--- START ---
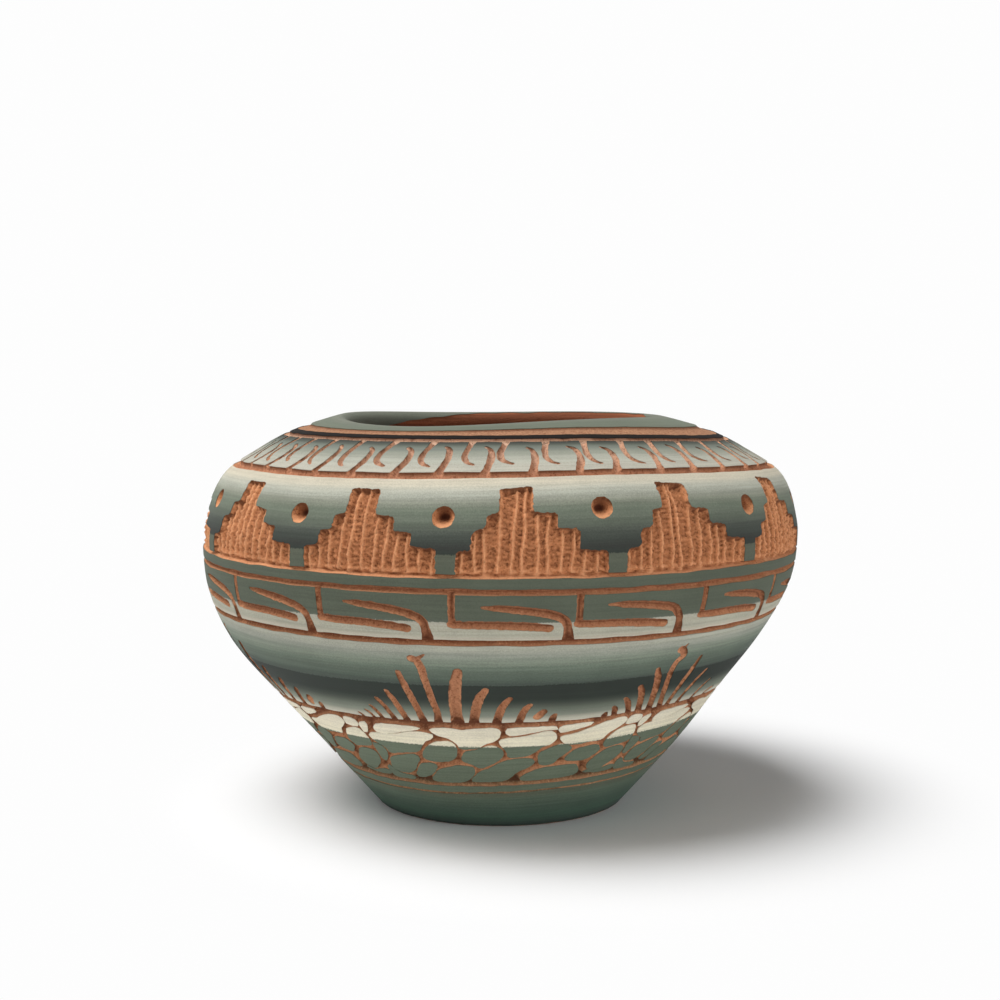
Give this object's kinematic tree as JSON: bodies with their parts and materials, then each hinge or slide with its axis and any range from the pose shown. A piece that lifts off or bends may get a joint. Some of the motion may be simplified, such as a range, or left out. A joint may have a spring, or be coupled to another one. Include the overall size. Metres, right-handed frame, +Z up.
{
  "type": "seed pot",
  "caption": "Wide squat clay pot with a turned-in shoulder and an open mouth, coated in bands of slip carved through to the clay.",
  "frame": {"origin": "middle of the flat foot, on the surface that the pot stands on", "axes": "+Z up the pot's turning axis, -Y towards the front, +X to the viewer's right"},
  "size_m": [0.1518, 0.1518, 0.0996],
  "materials": {
    "red_clay": "bare fired red clay, matt, carved and smoothed by hand",
    "green_slip": "matt grey-green slip",
    "stone_slip": "matt cream slip over grey-green slip, with a painted edge",
    "belly_slip": "matt slip shaded from pale grey through grey-green to charcoal",
    "meander_slip": "matt grey-green slip over a pale stripe",
    "shoulder_slip": "matt slip shaded from cream through grey-green to charcoal",
    "hook_slip": "matt slip shaded from dark green-grey to pale grey-green",
    "charcoal_slip": "matt charcoal slip"
  },
  "bodies": {
    "root": {"clay_body": "red_clay", "slip_foot": "green_slip", "slip_foot_line": "green_slip", "slip_stone_band": "stone_slip", "slip_belly_band": "belly_slip", "slip_meander_band": "meander_slip", "slip_plain_band": "green_slip", "slip_shoulder_band": "shoulder_slip", "slip_hook_band": "hook_slip", "slip_dark_line": "charcoal_slip", "slip_rim": "green_slip"}
  },
  "joints": []
}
--- END ---
▸ **Work to complete**: Where a line above includes "right", copy that line.

▸ **Answer to the task**:
Give this object's kinematic tree as JSON: bodies with their parts and materials, then each hinge or slide with its axis and any range from the pose shown. A piece that lifts off or bends may get a joint. Some of the motion may be simplified, such as a range, or left out. A joint may have a spring, or be coupled to another one. Include the overall size. Metres, right-handed frame, +Z up.
  "frame": {"origin": "middle of the flat foot, on the surface that the pot stands on", "axes": "+Z up the pot's turning axis, -Y towards the front, +X to the viewer's right"},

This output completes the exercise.